Exercise instructions: Repeat the material below exactly, line for line.

********************

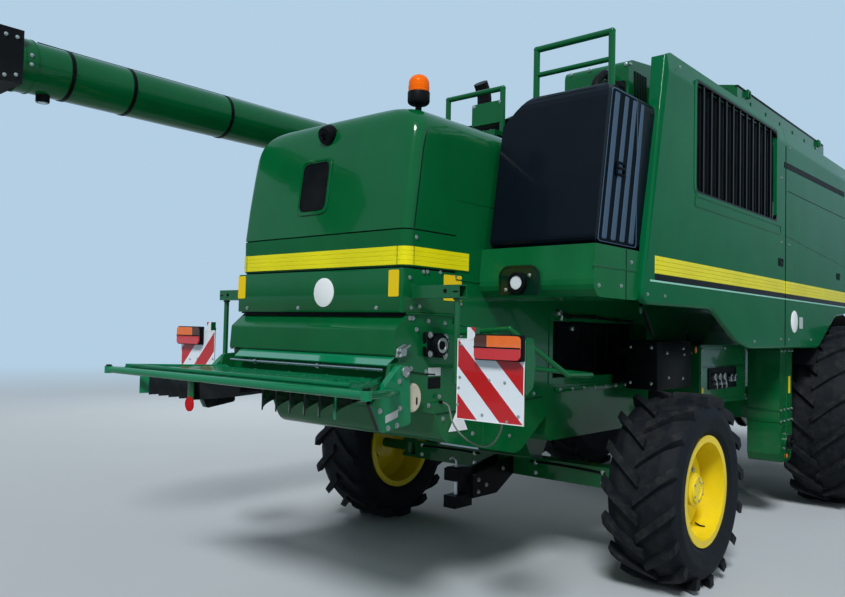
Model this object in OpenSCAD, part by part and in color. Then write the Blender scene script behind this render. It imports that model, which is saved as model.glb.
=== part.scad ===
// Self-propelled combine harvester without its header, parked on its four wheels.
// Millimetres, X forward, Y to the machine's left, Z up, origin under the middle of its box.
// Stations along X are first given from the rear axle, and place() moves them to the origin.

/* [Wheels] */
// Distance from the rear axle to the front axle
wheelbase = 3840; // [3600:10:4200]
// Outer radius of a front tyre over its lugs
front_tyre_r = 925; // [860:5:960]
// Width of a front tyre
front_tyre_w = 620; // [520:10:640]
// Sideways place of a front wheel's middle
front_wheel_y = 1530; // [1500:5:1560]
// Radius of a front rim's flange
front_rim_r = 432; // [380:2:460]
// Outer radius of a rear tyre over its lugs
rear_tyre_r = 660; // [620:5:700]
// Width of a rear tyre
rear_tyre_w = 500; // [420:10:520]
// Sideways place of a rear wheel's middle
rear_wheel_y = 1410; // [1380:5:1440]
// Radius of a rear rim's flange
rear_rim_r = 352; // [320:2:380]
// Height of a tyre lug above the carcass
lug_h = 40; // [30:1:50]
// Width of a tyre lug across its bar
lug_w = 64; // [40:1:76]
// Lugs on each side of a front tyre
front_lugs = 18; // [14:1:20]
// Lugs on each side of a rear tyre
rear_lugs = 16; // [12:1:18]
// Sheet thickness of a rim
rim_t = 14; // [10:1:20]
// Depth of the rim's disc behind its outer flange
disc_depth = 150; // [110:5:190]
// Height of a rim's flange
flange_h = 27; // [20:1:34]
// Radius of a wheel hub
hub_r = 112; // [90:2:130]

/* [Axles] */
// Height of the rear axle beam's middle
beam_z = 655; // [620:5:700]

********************

Problem solution:
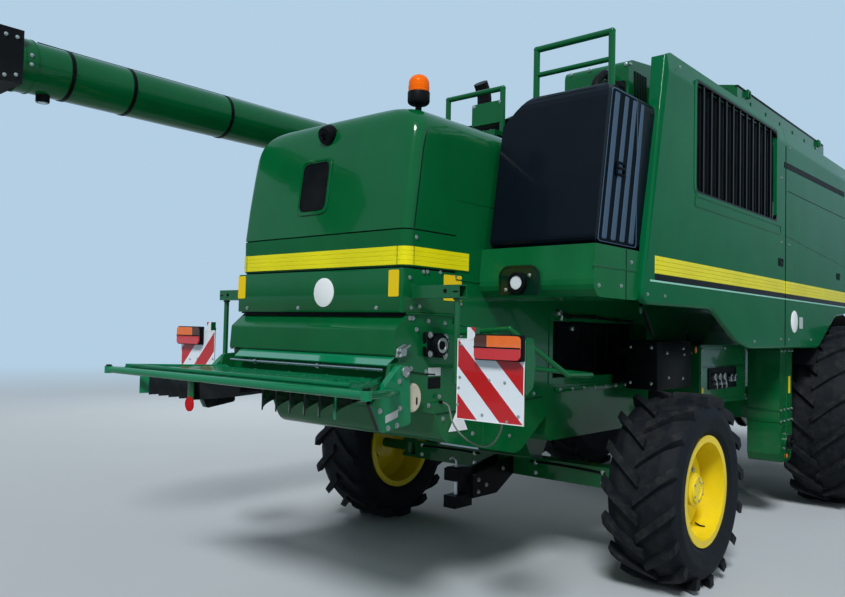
Model this object in OpenSCAD, part by part and in color. Then write the Blender scene script behind this render. It imports that model, which is saved as model.glb.
=== part.scad ===
// Self-propelled combine harvester without its header, parked on its four wheels.
// Millimetres, X forward, Y to the machine's left, Z up, origin under the middle of its box.
// Stations along X are first given from the rear axle, and place() moves them to the origin.

/* [Wheels] */
// Distance from the rear axle to the front axle
wheelbase = 3840; // [3600:10:4200]
// Outer radius of a front tyre over its lugs
front_tyre_r = 925; // [860:5:960]
// Width of a front tyre
front_tyre_w = 620; // [520:10:640]
// Sideways place of a front wheel's middle
front_wheel_y = 1530; // [1500:5:1560]
// Radius of a front rim's flange
front_rim_r = 432; // [380:2:460]
// Outer radius of a rear tyre over its lugs
rear_tyre_r = 660; // [620:5:700]
// Width of a rear tyre
rear_tyre_w = 500; // [420:10:520]
// Sideways place of a rear wheel's middle
rear_wheel_y = 1410; // [1380:5:1440]
// Radius of a rear rim's flange
rear_rim_r = 352; // [320:2:380]
// Height of a tyre lug above the carcass
lug_h = 40; // [30:1:50]
// Width of a tyre lug across its bar
lug_w = 64; // [40:1:76]
// Lugs on each side of a front tyre
front_lugs = 18; // [14:1:20]
// Lugs on each side of a rear tyre
rear_lugs = 16; // [12:1:18]
// Sheet thickness of a rim
rim_t = 14; // [10:1:20]
// Depth of the rim's disc behind its outer flange
disc_depth = 150; // [110:5:190]
// Height of a rim's flange
flange_h = 27; // [20:1:34]
// Radius of a wheel hub
hub_r = 112; // [90:2:130]

/* [Axles] */
// Height of the rear axle beam's middle
beam_z = 655; // [620:5:700]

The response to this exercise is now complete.